Arginine: L-Arginine is
crystalline, free-form amino acid. It is a important factor in muscle metabolism
and works to transport, store and excrete nitrogen and is involved in DNA
synthesis. It is also a precursor of guanidophosphate, phosphoarginine, and
creatine, three high-energy compounds found in muscles.
Arrhythmia:
an abnormal
heart rhythm. The heart rhythm may be too fast (tachycardia), too slow (bradycardia)
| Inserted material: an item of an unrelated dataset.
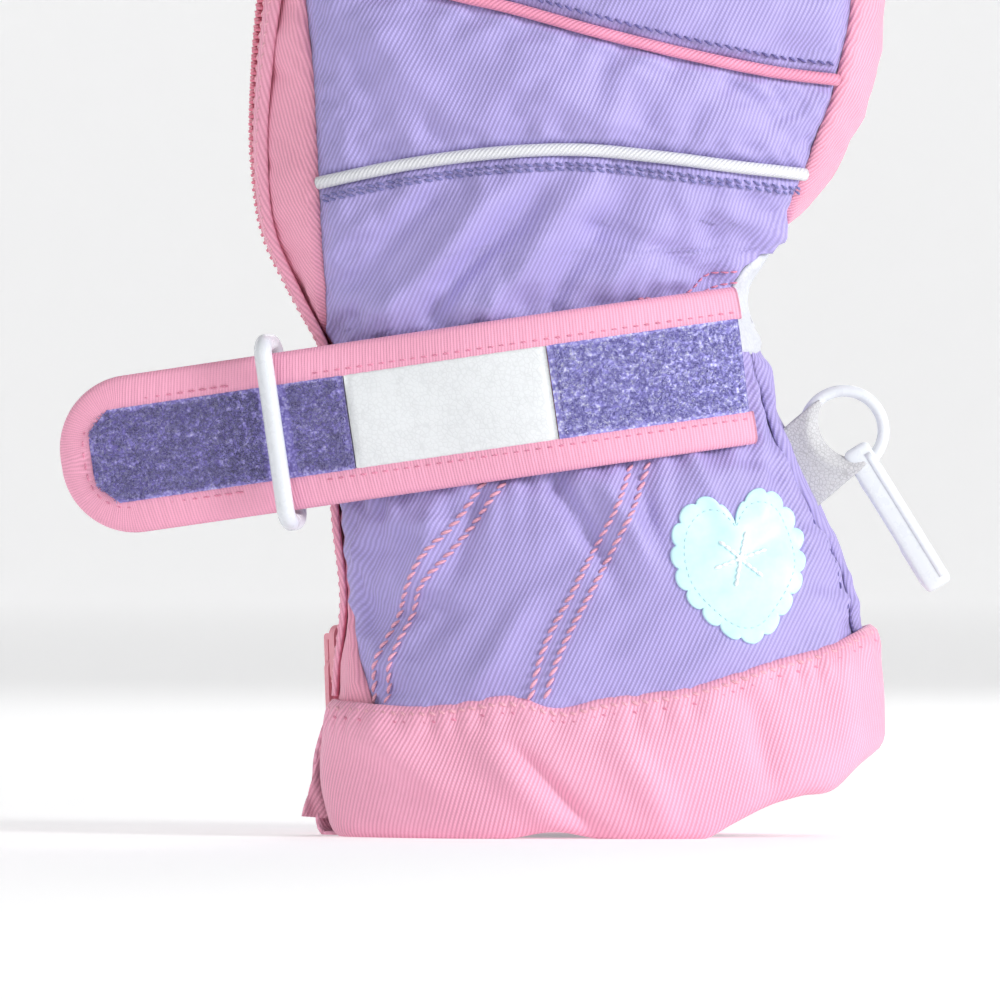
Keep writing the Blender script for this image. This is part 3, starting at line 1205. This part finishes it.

or irregular. Some arrhythmias, such as ventricular fibrillation, may lead to
cardiac arrest if not treated promptly.
Asthma:
a respiratory
condition characterized by difficulty breathing and reversible narrowing of the
airways, known as bronchospasm.
Ataxia:
a lack of
coordination or unsteadiness usually related to a disturbance in the cerebellum,
a part of the brain that regulates coordination and equilibrium.
Atherosclerosis:
also known as
arteriosclerosis, atherosclerosis results from the accumulation of
cholesterol-laden plaque in artery walls. Plaque accumulation causes a
narrowing and a loss of elasticity of the arteries, sometimes referred to as
hardening of the arteries.
ATP:
adenosine
triphosphate. An important compound for the storage of energy in cells, as well
as the synthesis (formation) of nucleic acids.
Atrophic
gastritis:
a chronic
inflammation of the lining of the stomach, which ultimately results in the loss
of glands in the stomach (atrophy) and decreased stomach acid production.
Atrophy:
decrease in
size or wasting away of a body part or tissue.
Autoimmune
disease:
Autoimmune
diseases occur when the body tissues are mistakenly attacked by its own immune
system. The immune system is a complex organization of cells and antibodies
designed normally to destroy pathogens, particularly viruses and bacteria that
cause infections. Individuals with autoimmune diseases have antibodies in their
blood which target their own body tissues.